Output exactly the lines that run from the line containing "normal = form_normal(turn, level)" through the line containing "worn and hollow.", with both ends included.

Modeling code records
☆ ☆ ☆ ☆

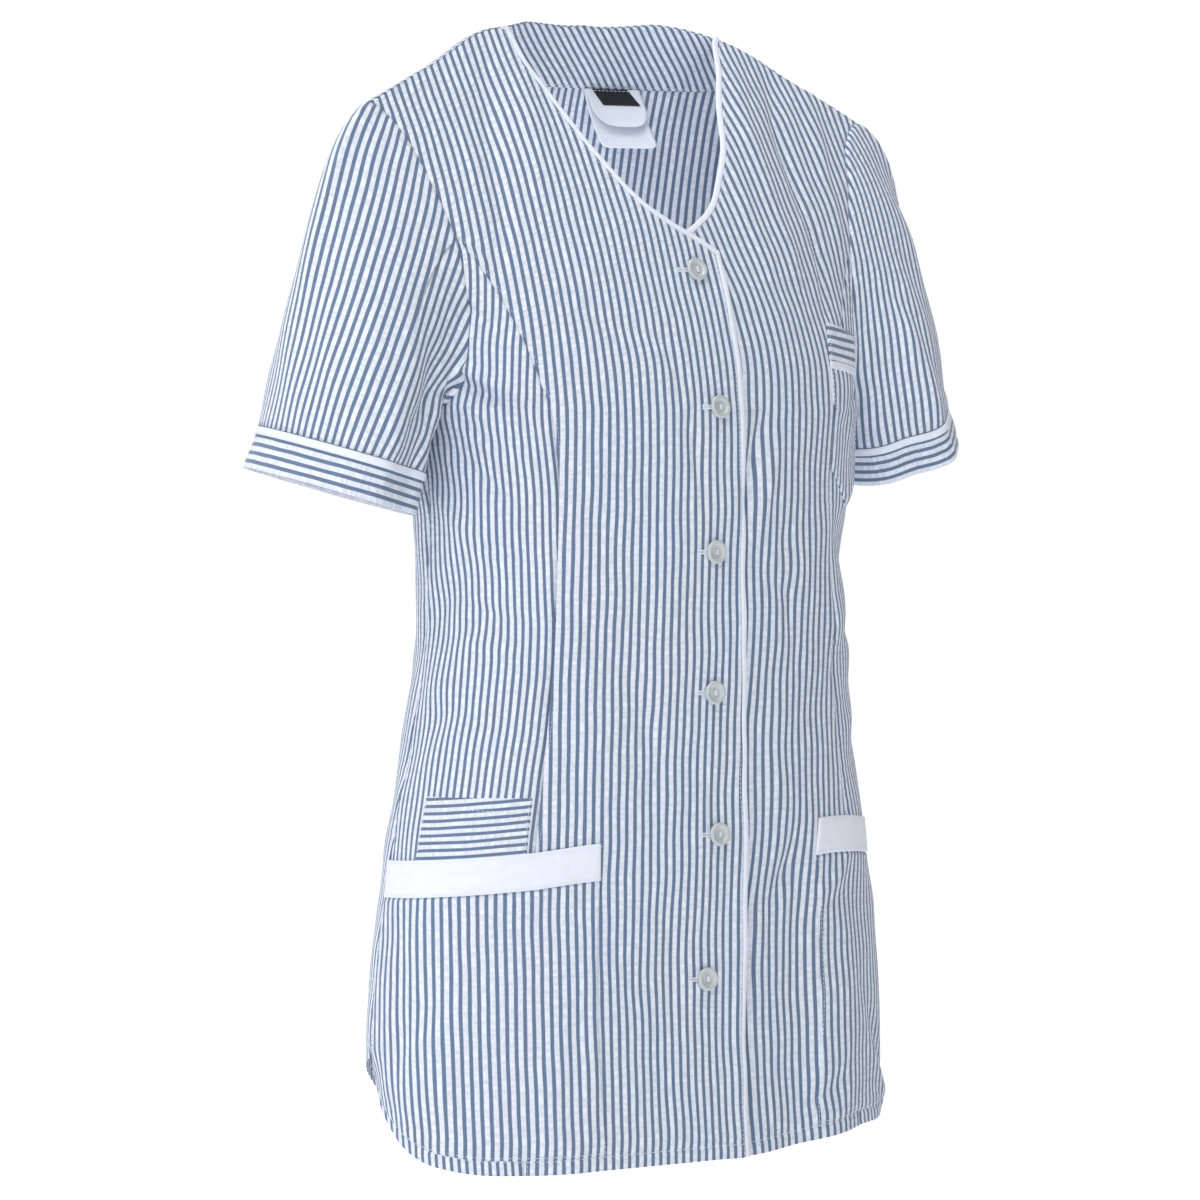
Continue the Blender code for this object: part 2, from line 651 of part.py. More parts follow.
def add_binding(side, points, normals):
    """Add the white binding along the neckline and the front edge of one front."""
    line = points[::-1, 0]
    normal = normals[::-1, 0]
    steps = unit(np.diff(line, axis=0))
    before = np.vstack([steps[:1], steps])
    after = np.vstack([steps, steps[-1:]])
    first = unit(np.cross(before, normal))
    second = unit(np.cross(after, normal))
    inward = points[::-1, 1] - line
    first *= -np.sign((first * inward).sum(axis=1, keepdims=True))
    second *= -np.sign((second * inward).sum(axis=1, keepdims=True))
    away = unit(first + second)
    away /= np.maximum((away * first).sum(axis=1, keepdims=True), 0.6)
    near = line + away * SEAM_GAP
    far = line + away * (SEAM_GAP + BINDING_WIDTH)
    near[0] += steps[0] * 0.0006
    far[0] += steps[0] * 0.0034
    grid = np.stack([near, far], axis=1)
    around = np.stack([normal, normal], axis=1)
    bulge = WALL / 2.0 + 0.00035
    add_slab("edge_binding_" + NAMES[side], grid + around * bulge,
             grid - around * WALL / 2.0, PLAIN)


# Inner edge of each hip pocket in degrees, at its foot, its band and its top.
HIP_EDGE = {-1: (25.3, 28.3, 28.9), 1: (26.5, 28.8, 30.6)}
PHONE_EDGE = {"inner": 46.3, "outer": 83.2}


def spread(points, normals, rows, columns):
    """Points and normals of a patch from its rows and the columns it has on each row."""
    columns = np.array(columns, float)
    grid_rows = np.repeat(np.array(rows, float)[:, None], columns.shape[1], axis=1)
    return between(points, grid_rows, columns), unit(between(normals, grid_rows, columns))


def patch_columns(starts, end):
    """Columns of a patch on each row: its own edge, then those of the panel, then its end."""
    first = int(math.floor(min(starts))) + 1
    last = int(math.ceil(end)) - 1
    return [[start] + [max(k, start + 0.3 * (k - first + 1)) for k in range(first, last + 1)]
            + [end] for start in starts]


def add_hip_pocket(side, points, normals):
    """Add the patch, the white band and, on the right, the phone pocket behind it."""
    last = points.shape[1] - 1.15
    rows = list(range(POCKET_FOOT_ROW, BAND_FOOT_ROW + 1))
    foot, waist, top = HIP_EDGE[side]
    turns = np.interp(rows, (rows[0], rows[-1]), (foot, waist))
    columns = patch_columns([column_at(row, turn) for row, turn in zip(rows, turns)], last)
    lift = FIRST_LIFT
    if side < 0:
        lift = FIRST_LIFT + PHONE_THICK + LAYER_GAP
    over = np.full(len(rows), FIRST_LIFT)
    over[-1] = lift
    place, normal = spread(points, normals, rows, columns)
    raised = place + normal * over[:, None, None]
    add_slab("lower_pocket_" + NAMES[side], raised + normal * PATCH_THICK, raised, STRIPED)
    rows = [BAND_FOOT_ROW, BAND_TOP_ROW]
    columns = patch_columns([column_at(row, turn) for row, turn in zip(rows, (waist, top))], last)
    place, normal = spread(points, normals, rows, columns)
    place[0] += unit(place[1] - place[0]) * SEAM_GAP
    add_layer("pocket_band_" + NAMES[side], place, normal, lift, BAND_THICK + 0.0003, PLAIN)
    if side > 0:
        return
    rows = [BAND_FOOT_ROW + 0.5, BAND_TOP_ROW, BAND_TOP_ROW + 1, PHONE_TOP_ROW]
    end = column_at(BAND_TOP_ROW, PHONE_EDGE["outer"])
    columns = patch_columns([column_at(row, PHONE_EDGE["inner"]) for row in rows], end)
    place, normal = spread(points, normals, rows, columns)
    add_layer("phone_pocket", place, normal, FIRST_LIFT, PHONE_THICK, STRIPED)


# Levels of the chest pocket, and its edges in degrees.
CHEST_TOP = 0.295
CHEST_BAND = 0.196
CHEST_FOOT = -0.038
CHEST_POINT = -0.062
CHEST_LIFT = 0.0004
CHEST_EDGES = {
    "level": (-0.07, 0.0, 0.10, 0.30),
    "inner": (42.0, 40.8, 39.3, 39.2),
    "outer": (67.5, 66.0, 62.0, 57.0),
}


def add_chest_pocket(points, normals):
    """Add the chest pocket of the wearer's left with its crosswise band and white tape."""
    share = (0.0, 0.18, 0.36, 0.52, 0.68, 0.84, 1.0)

    def patch(levels):
        rows = [row_at(level) for level in levels]
        columns = []
        for row, level in zip(rows, levels):
            inner = float(eased(CHEST_EDGES["level"], CHEST_EDGES["inner"], level))
            outer = float(eased(CHEST_EDGES["level"], CHEST_EDGES["outer"], level))
            columns.append([column_at(row, inner + (outer - inner) * t) for t in share])
        return spread(points, normals, rows, columns)

    body = [CHEST_POINT, -0.030, 0.0, 0.05, 0.10, 0.15, CHEST_BAND]
    place, normal = patch(body)
    foot = patch([CHEST_FOOT])[0][0]
    rise = np.clip(np.abs(np.array(share) - 0.5) * 2.0 - 0.10, 0.0, 1.0) / 0.90
    place[0] += (foot - place[0]) * rise[:, None]
    add_layer("chest_pocket", place, normal, FIRST_LIFT + CHEST_LIFT, PATCH_THICK, STRIPED)
    place, normal = patch([CHEST_BAND, 0.245, CHEST_TOP])
    up = unit(place[1] - place[0])
    tape = np.stack([place[0] - up * TAPE_DEPTH * 0.7, place[0] + up * TAPE_DEPTH * 0.3])
    place[0] += up * SEAM_GAP
    add_layer("chest_pocket_band", place, normal, FIRST_LIFT + CHEST_LIFT, PATCH_THICK, STRIPED)
    around = np.stack([normal[0], normal[0]])
    lift = FIRST_LIFT + CHEST_LIFT + PATCH_THICK + SEAM_GAP
    add_layer("chest_pocket_tape", tape, around, lift, 0.0008, PLAIN)


BUTTONS = {
    "z": (-0.160, -0.249, -0.3425, -0.4335, -0.5255, -0.6190),
    "x": (-0.0005, 0.001, -0.003, -0.0045, -0.0015, -0.0085),
}
BUTTON_PROFILE = {
    "radius": (0.25, 0.55, 0.66, 0.86, 1.0, 1.0, 0.80),
    "height": (0.55, 0.58, 0.78, 1.0, 0.70, 0.30, 0.0),
}
BUTTON_SIDES = 16
LABEL_X = 0.036
FACING_FOOT = -0.0335


def add_button(number, place, normal):
    """Add a flat button with a raised rim and a dished middle."""
    ahead = unit(normal)
    across = unit(np.cross(np.array([0.0, 0.0, 1.0]), ahead))
    up = np.cross(ahead, across)
    turns = np.arange(BUTTON_SIDES) * 2.0 * math.pi / BUTTON_SIDES
    points = [place + ahead * BUTTON_THICK * BUTTON_PROFILE["height"][0]]
    for radius, height in zip(BUTTON_PROFILE["radius"], BUTTON_PROFILE["height"]):
        ring = np.outer(np.cos(turns), across) + np.outer(np.sin(turns), up)
        points += list(place + ring * radius * BUTTON_RADIUS + ahead * height * BUTTON_THICK)
    points.append(place)
    faces = []
    rings = len(BUTTON_PROFILE["radius"])
    for j in range(BUTTON_SIDES):
        k = (j + 1) % BUTTON_SIDES
        faces.append((0, 1 + j, 1 + k))
        for i in range(rings - 1):
            a = 1 + i * BUTTON_SIDES
            b = a + BUTTON_SIDES
            faces.append((a + j, b + j, b + k, a + k))
        a = 1 + (rings - 1) * BUTTON_SIDES
        faces.append((a + k, a + j, len(points) - 1))
    add_solid("button_" + str(number), points, faces, BUTTON)


def add_labels(foot):
    """Add the bare care label and the bare dark label at the foot of the back neck facing."""
    ahead = np.array([0.0, -1.0, 0.0])
    drop = (0.0, 0.008, 0.018, 0.029, 0.040)
    lean = (0.0, 0.0022, 0.0075, 0.0135, 0.0185)
    spots = LABEL_X + np.array((-0.021, -0.007, 0.007, 0.021))
    top = np.stack([spots, np.interp(spots, foot[:, 0], foot[:, 1]),
                    np.interp(spots, foot[:, 0], foot[:, 2])], axis=1)
    top += ahead * (SEAM_GAP + 0.0002)
    grid = np.array([top + ahead * a + np.array([0.0, 0.0, -d]) for d, a in zip(drop, lean)])[::-1]
    normal = unit(np.cross(grid[:, 1:2] - grid[:, 0:1],
                           np.gradient(grid, axis=0)[:, 0:1]))
    normal = np.repeat(normal, len(spots), axis=1)
    normal *= np.sign((normal * ahead).sum(axis=-1, keepdims=True))
    add_layer("care_label", grid, normal, 0.0, 0.0010, PLAIN)
    rows = np.array([[2.62, 3.25, 3.9]]).T
    columns = np.array([[0.45, 1.0, 2.0, 2.35]])
    spot = between(grid, rows, columns)
    around = unit(between(normal, rows, columns))
    add_layer("size_label", spot, around, 0.0010 + SEAM_GAP, 0.0009, INKY)


def build():
    """Build every piece of the tunic."""
    clear_scene()
    fronts = {side: front_lattice(side) for side in (-1, 1)}
    sides = {side: side_lattice(side) for side in (-1, 1)}
    back = back_lattice()
    share_shoulder(fronts, back)
    back_vectors = back[1].copy()
    for side in (-1, 1):
        ring, ring_normal = armhole_ring(side, fronts[side], sides[side], back)
        rings = sleeve_lattice(side, ring, ring_normal)
        normals = tube_normals(rings, side)
        mitre = unit(ring_normal + normals[0])
        mitre /= np.maximum((mitre * normals[0]).sum(axis=1, keepdims=True), 0.62)
        front_vectors = fronts[side][1].copy()
        side_vectors = sides[side][1].copy()
        count = LAST_ROW - FIRST_ARCH
        column = len(BACK_COLUMNS) - 1 if side > 0 else 0
        for k, vector in enumerate(mitre):
            row = LAST_ROW - k if k <= count else FIRST_ARCH + k - count
            if k <= count and row > TIP_ROW:
                front_vectors[row, -1] = vector
            elif k <= count:
                side_vectors[row, -1] = vector
            if k >= count or k == 0:
                back_row = LAST_ROW if k == 0 else row
                back_vectors[back_row, column] = vector
        add_panel("front_" + NAMES[side], fronts[side][0], front_vectors, STRIPED,
                  ("last", "top"))
        add_panel("side_front_" + NAMES[side], sides[side][0], side_vectors, STRIPED,
                  ("first", "last", "top"))
        add_binding(side, *fronts[side])
        together = tuple(np.concatenate([fronts[side][g][: TIP_ROW + 1], sides[side][g][:, 1:]],
                                        axis=1) for g in (0, 1))
        add_hip_pocket(side, *together)
        if side > 0:
            add_chest_pocket(*together)
        vectors = normals.copy()
        vectors[0] = mitre
        moved = rings.copy()
        moved[0] += unit(rings[1] - rings[0]) * SEAM_GAP / 2.0
        axis = sleeve_frame(side)[2]
        moved[-1] -= axis * SEAM_GAP / 2.0
        add_slab("sleeve_" + NAMES[side], moved + vectors * WALL / 2.0,
                 moved - vectors * WALL / 2.0, STRIPED, wrap=True)
        flat = np.cross(np.roll(rings[-1], -1, axis=0) - np.roll(rings[-1], 1, axis=0), axis)
        flat = unit(flat)
        middle = rings[-1].mean(axis=0)
        flat *= np.sign((flat * (rings[-1] - middle)).sum(axis=1, keepdims=True))
        cuff = np.stack([rings[-1] + axis * (SEAM_GAP / 2.0),
                         rings[-1] + axis * TAPE_DEPTH,
                         rings[-1] + axis * (CUFF_DEPTH + TAPE_DEPTH) + flat * CUFF_FLARE])
        around = np.stack([flat, flat, flat])
        add_slab("cuff_" + NAMES[side], cuff + around * WALL / 2.0,
                 cuff - around * WALL / 2.0, STRIPED, wrap=True)
        tape = np.stack([rings[-1] + axis * 0.0004, rings[-1] + axis * TAPE_DEPTH])
        add_layer("cuff_tape_" + NAMES[side], tape, around[:2], FIRST_LIFT - 0.00015, 0.0008,
                  PLAIN, wrap=True)
    add_panel("back", back[0], back_vectors, STRIPED, ("first", "last", "top"))
    neck = [float(j) for j, c in enumerate(BACK_COLUMNS) if abs(c) <= 0.57]
    feet = [float(np.interp(FACING_FOOT, back[0][-8:, int(j), 2], range(LAST_ROW - 7, LAST_ROW + 1)))
            for j in neck]
    rows = np.array([[LAST_ROW - (LAST_ROW - foot) * share for foot in feet]
                     for share in (1.0, 0.75, 0.5, 0.25, 0.0)])
    place = between(back[0], rows, np.array([neck] * len(rows)))
    normal = unit(between(back[1], rows, np.array([neck] * len(rows))))
    place[-1] += unit(place[-2] - place[-1]) * 0.0012
    inner = -(WALL / 2.0 + LAYER_GAP)
    outer_face = place + normal * inner
    inner_face = place + normal * (inner - 0.0010)
    add_slab("back_neck_facing", outer_face, inner_face, STRIPED)
    add_labels(inner_face[0])
    for number, (height, x) in enumerate(zip(BUTTONS["z"], BUTTONS["x"]), start=1):
        level = height - BUST_Z
        if level > 0.0:
            levels = np.linspace(0.0, 1.0, 400)
            heights = form(np.zeros(400), levels)[:, 2]
            level = float(np.interp(height, heights, levels))
        turn = float(angle_at(x / 0.165))
        centre = form(turn, level)
        normal = form_normal(turn, level)
        lift = LAP_LIFT + WALL / 2.0 + SEAM_GAP + 0.0002
        add_button(number, centre + normal * lift, normal)


build()
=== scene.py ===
"""Looks of a short-sleeved striped work tunic with a V neck, as worn and hollow.

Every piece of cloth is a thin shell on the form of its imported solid, with its
creases, puckers, stitches and buttons added.  The torso is one smooth form: an
angle round the body (0 at the centre front, positive to the wearer's left) and
a level, below 0 a depth in metres under the bust line and from 0 to 1 the climb
to the shoulder seam.  The UV map of each cloth is its flat cut in metres, with
the stripes along V.
"""
import logging
import math
from dataclasses import dataclass, field
from enum import Enum
from functools import cache
from typing import Optional, Sequence

import bmesh
import bpy
import numpy as np
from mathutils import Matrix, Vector


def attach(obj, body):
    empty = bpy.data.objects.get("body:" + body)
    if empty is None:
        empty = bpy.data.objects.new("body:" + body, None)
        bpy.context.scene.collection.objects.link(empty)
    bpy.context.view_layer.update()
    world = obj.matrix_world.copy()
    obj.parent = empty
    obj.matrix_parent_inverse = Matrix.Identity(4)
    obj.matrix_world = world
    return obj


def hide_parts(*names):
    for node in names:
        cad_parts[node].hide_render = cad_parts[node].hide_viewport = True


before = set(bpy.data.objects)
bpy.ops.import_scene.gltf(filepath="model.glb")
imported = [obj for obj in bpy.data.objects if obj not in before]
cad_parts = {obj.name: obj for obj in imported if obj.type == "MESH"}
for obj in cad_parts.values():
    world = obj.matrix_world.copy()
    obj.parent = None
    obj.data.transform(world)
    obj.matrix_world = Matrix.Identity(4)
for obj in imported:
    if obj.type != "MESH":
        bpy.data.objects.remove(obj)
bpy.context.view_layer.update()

log = logging.getLogger("tunic")
BODY = "root"

# ---------------------------------------------------------------- sizes, in metres
WALL = 0.0013
CLOTH_THICK = 0.0005
BUST_Z = -0.250
ROUNDNESS = 2.2
ARCH_FRONT = 1.24
ARCH_BACK = 2.2
RIDGE_HALF = 0.250
EDGE_LAP = 0.0195
LAP_LIFT = 0.0011
EDGE_STAND = 0.0015
VENT_TOP = -0.662
VENT_OPEN = math.radians(2.0)
CUFF_DEPTH = 0.023
CUFF_FLARE = 0.0020
TAPE_DEPTH = 0.0055
PITCH = 0.0058
HEM_DEPTH = 0.0088
NECK_COLUMN = 0.409
BACK_NECK_DEPTH = 0.76


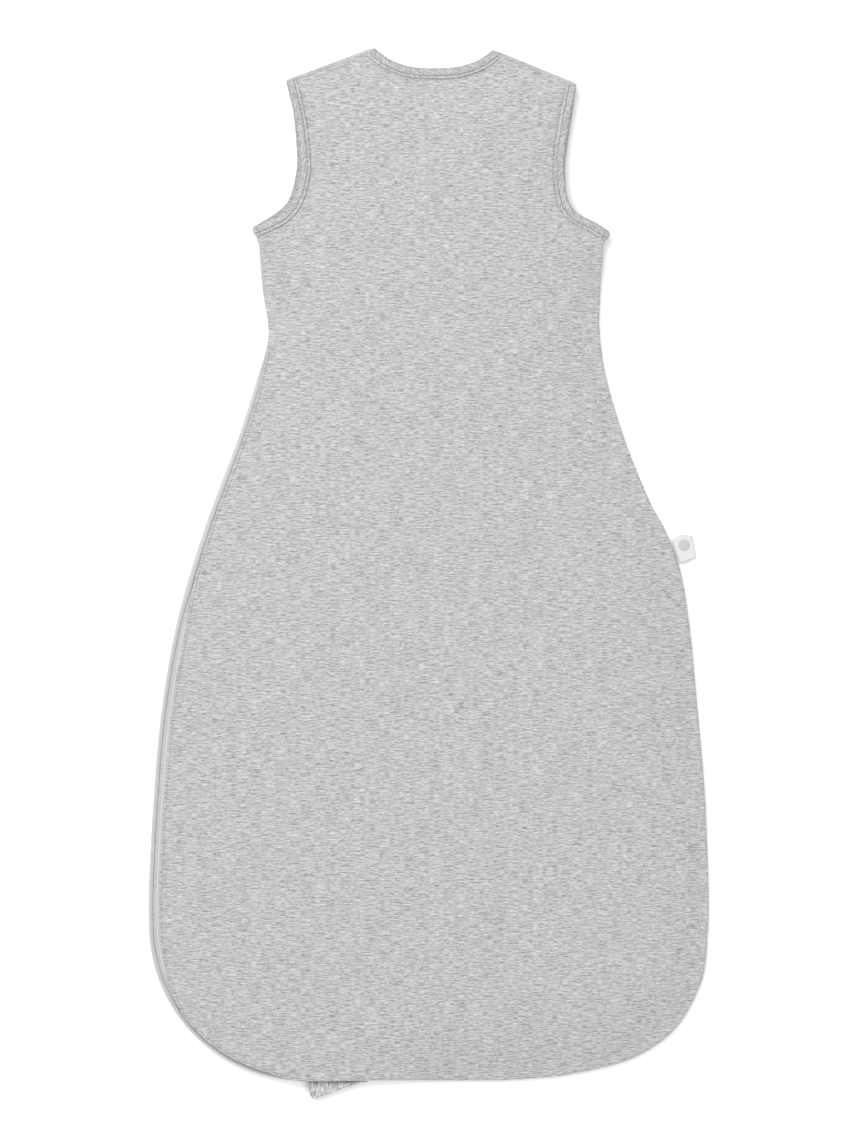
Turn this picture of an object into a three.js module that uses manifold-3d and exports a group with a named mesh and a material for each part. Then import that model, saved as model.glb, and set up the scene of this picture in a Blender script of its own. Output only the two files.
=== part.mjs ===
// A quilted baby sleeping bag lying flat on its front, back panel up, with a zip down one side.
// Millimetres. +Y runs from hem to shoulders, +Z is up, away from the surface that it lies on.
import * as THREE from 'three';
import Module from 'manifold-3d';
import { mergeVertices } from 'three/addons/utils/BufferGeometryUtils.js';

const wasm = await Module();
wasm.setup();

// ---- driving dimensions -------------------------------------------------------------------
const GAP = 0.3;                    // air left between two pieces that touch
const JERSEY = 0.8;                 // outer and lining cloth
const WADDING = 2.4;                // compressed filling of one panel
const SEAM_SPACE = 1.2;             // between outer and lining where a panel is sewn shut
const FULL_SPACE = WADDING + 2 * GAP;
const EDGE_STACK = 2 * JERSEY + SEAM_SPACE;

const SEWN_WIDTH = 10;              // flat sewn border of a panel
const BOUND_WIDTH = 15;             // the same where the edge is bound
const WADDING_STEP = 6;             // from the border to the wadding's edge
const THIRD_INSET = 40;             // where a panel's third ring lies
const DOME_INSET = 75;              // where the back panel reaches its full height

const DOME_TOP = 20;                // highest point of the back panel
const SIDE_TOP = EDGE_STACK + 0.5 + EDGE_STACK;   // back panel's top at a closed seam
const ZIP_TOP = 9.4;                // back panel's top along the zip
const HEM_END_TOP = 13.9;           // back panel's top where it covers the parked slider
const OPEN_TOP = 13.3;              // back panel's top at the neck and the armholes
const LIFT = 5.6;                   // the front's chest rides on its bindings and straps
const LIFT_START = 690;
const LIFT_END = 722;
const EARLY_LIFT = 45;              // the back starts to rise this much sooner than the front
const FOLD_INSET = 32;
const SPINE_LOW = 150;              // panels are meshed towards this stretch of the middle line
const SPINE_HIGH = 780;
const SPINE_DROP = 80;

const CORNER = new THREE.Vector2(-108, 136);      // centre of the round zip-side corner
const CORNER_RADIUS = 136;
const ZIP_HEAD_Y = 641;             // top end of the zip
const HEM_END_LEFT = -112;          // the stretch of hem that covers the parked slider
const HEM_END_RIGHT = -50;

const BINDING_PLY = 0.6;
const BINDING_WIDTH = 8;

const CHAIN_LOW = 6.8;
const CHAIN_HIGH = 9.2;
const CHAIN_CENTRE = 3.8;           // chain's middle line, measured inward from the edge
const COIL_WIDTH = 2.3;
const COIL_SPLIT = 1;
const TAPE = 0.5;
const CHANNEL_WIDTH = 9;            // clear strip that the chain lies in
const CHANNEL_TOP = 13;             // clear height over the chain under the hem
const TAPE_REACH = 14;              // inner edge of the back tape

const SLIDER_ANGLE = 5;             // degrees past the corner's lowest point
const CHAIN_END_ANGLE = 10;
const PULL_LENGTH = 22;

const FOLD_HIGH = new THREE.Vector3(-130, 644, 9.9);   // the flap folds along this line
const FOLD_LOW = new THREE.Vector3(-112, -6, 16.2);
const FLAP_HEAD_Y = 632;

const STRAP_LENGTH = 48;
const STRAP_ROOT_WIDTH = 74;
const STRAP_END_WIDTH = 52;
const STRAP_CLOTH = 0.7;
const STRAP_LOW = 0.3;              // underside of the straps' bindings
const POPPER_REACH = 31;            // popper's distance from the shoulder fold

// ---- outlines -----------------------------------------------------------------------------
// Each stretch runs counter-clockwise: down the zip side, along the hem, up the other side.
const LEFT_SIDE = [[-148, 729], [-145, 689], [-140, 650], [-150, 611], [-167, 558], [-196, 480],
  [-219, 402], [-233, 323], [-240, 245], [-244, 170], [-244, 136]];
const RIGHT_CORNER = [[62, 0], [114, 4], [166, 15], [197, 30], [218, 49], [233, 75], [241, 101],
  [244, 149]];
const RIGHT_SIDE = [[244, 149], [243, 193], [240, 258], [233, 336], [228, 389], [220, 441],
  [206, 480], [192, 506], [171, 558], [155, 611], [149, 650], [149, 680], [152, 729]];
const BACK_RIGHT_ARMHOLE = [[157, 739], [144, 747], [129, 755], [120, 768], [117, 793], [118, 812],
  [122, 838], [128, 869]];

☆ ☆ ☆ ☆

Result of this exercise:
        normal = form_normal(turn, level)
        lift = LAP_LIFT + WALL / 2.0 + SEAM_GAP + 0.0002
        add_button(number, centre + normal * lift, normal)


build()
=== scene.py ===
"""Looks of a short-sleeved striped work tunic with a V neck, as worn and hollow.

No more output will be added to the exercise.